The idea of reducing the denomination and creating a new Pundi X coin was put to the vote by the investors. They approved the coin reduction by a margin of 201 to 26, which meant 88.5% of voters agreed with the proposals. The new pundi x (PUNDIX) coin, which is worth 1,000 of the now redundant NPXS coin, was introduced on 30 March 2021. The new currency had the same utility as the old one but was worth more by extension of the reduction. 

A new blockchain

Another change that happened to Pundi X in 2021 was that it went from being a decentralised application on the Ethereum blockchain to becoming a blockchain in its own right. The new system, which operates on the Function X network, was launched on 13 October. 

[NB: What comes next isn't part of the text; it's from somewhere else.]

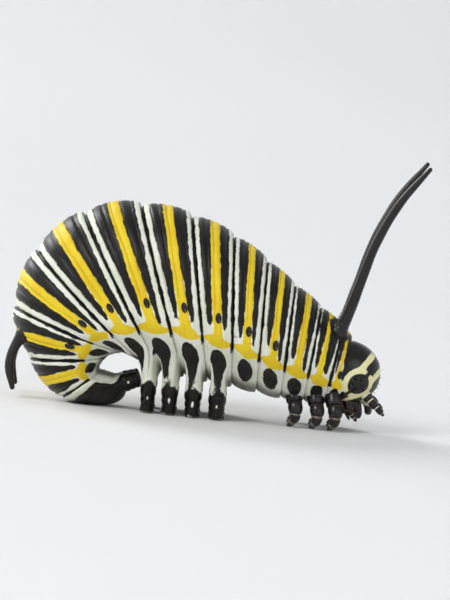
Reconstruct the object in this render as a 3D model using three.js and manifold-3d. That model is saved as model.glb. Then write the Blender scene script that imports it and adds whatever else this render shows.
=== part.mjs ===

There are just under 260 million PUNDIX in circulation, representing 100% of the coin’s total supply. Pundi X was set up by Zac Cheah, a tech expert who serves as CEO, and Danny Lim, who has a background in finance and is the organisation’s CEO. It has offices in Jakarta, London, Sao Paulo, Seoul, Tokyo, Shenzhen and Singapore. 


There are 258,491,637.23 PUNDIX in circulation, which is 100% of the total supply of the coin.

Pundi X was set up by Zac Cheah and Danny Lim. The Pundi X organisation has offices in seven different countries.

Pundi X is a new currency, based on an old one that was redenominated, and it is used to power crypto payments offline.